Some things to consider:

  • You can come out selectively. Telling one trusted friend is a valid starting point. You don't need to announce it to everyone simultaneously.
  • Prepare for the "but you can date women" response. Many people — even well-meaning ones — may see your bisexuality as less urgent or less real because of your attraction to women. This is bi erasure, and it's okay to name it.
  • Financial independence matters. If you're financially dependent on family who might react badly, building independence before coming out is pragmatic, not cowardly.
  • Have support in place. Whether it's a friend, a therapist, or an online community — make sure someone has your back.

For more detailed guidance, check out our article on coming out in India.

Key Takeaways

  • Bisexuality is a spectrum — you don't need to be attracted to all genders equally to be bi
  • Around 9% of India's population identifies as bisexual, but visibility remains extremely low
  • Confusion is normal and doesn't mean your identity is invalid
  • Bi men face unique challenges: erasure from both straight and queer communities, family marriage pressure, and mental health impacts
  • You don't owe anyone a label, a coming out, or an explanation
  • Finding even one supportive person or community can transform your experience
  • There's no timeline for figuring out your identity — go at your own pace

Your Identity Is Valid — Full Stop

Understanding your bisexuality isn't a problem to solve. It's a part of yourself to discover, at whatever pace feels right. The confusion you're feeling isn't a sign that something's wrong — it's a sign that you're being honest with yourself in a world that doesn't always make honesty easy.

You don't need to prove your bisexuality to anyone. You don't need to have a perfect answer for every question. You just need to keep being honest about what you feel and find people who see you as you are.

Those people exist.
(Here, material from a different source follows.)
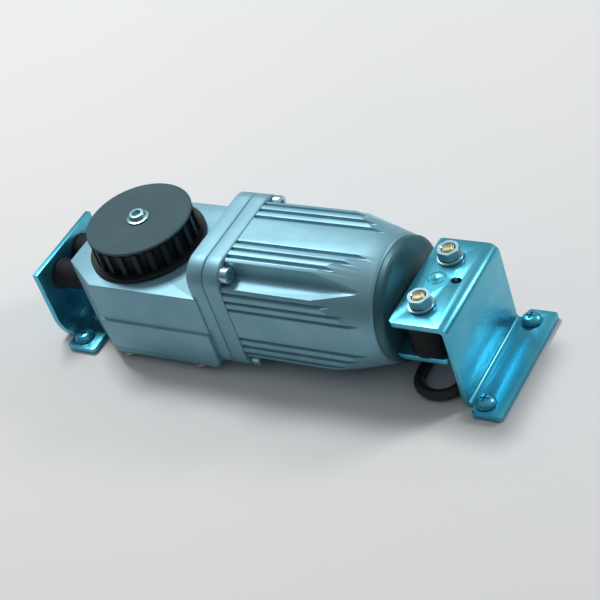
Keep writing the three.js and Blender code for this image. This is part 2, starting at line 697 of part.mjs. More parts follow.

And whenever you're ready, they're waiting.


Frequently Asked Questions

Can bisexuality change over time?

Attraction can be fluid, and the way you experience bisexuality may shift throughout your life. Some bi people notice their attraction to different genders changes in intensity over the years. This doesn't make your identity less valid — it makes it human. Research consistently shows that bisexuality itself is a stable orientation, even if its expression evolves.

How do I know if I'm bisexual or just curious?

Curiosity is often the first step toward understanding your orientation. If you find yourself consistently attracted to more than one gender — not just once, but as a recurring pattern — that's worth exploring. There's no blood test for bisexuality. Your feelings and experiences are the evidence.

Is bisexuality accepted in the Indian LGBTQ+ community?

Acceptance is growing but uneven. While LGBTQ+ organizations like the Humsafar Trust and Naz Foundation are explicitly bi-inclusive, individual attitudes within the community can still be dismissive. Online spaces tend to be more welcoming for bi-specific discussion than offline queer spaces.

Do I have to come out as bisexual?

Absolutely not. Coming out is a personal choice, not an obligation. In India, where family dynamics and social structures can make disclosure risky, staying private about your orientation is a completely valid choice. Your identity is real whether or not anyone else knows about it.

Where can I find other bisexual men in India?

Online communities like r/LGBTIndia on Reddit, bisexual-focused Instagram pages, and dating platforms like Stick that welcome bi men are great starting points. Organizations like iCall (TISS Mumbai) also offer LGBTQ+-affirming counseling where you can explore your identity in a safe space.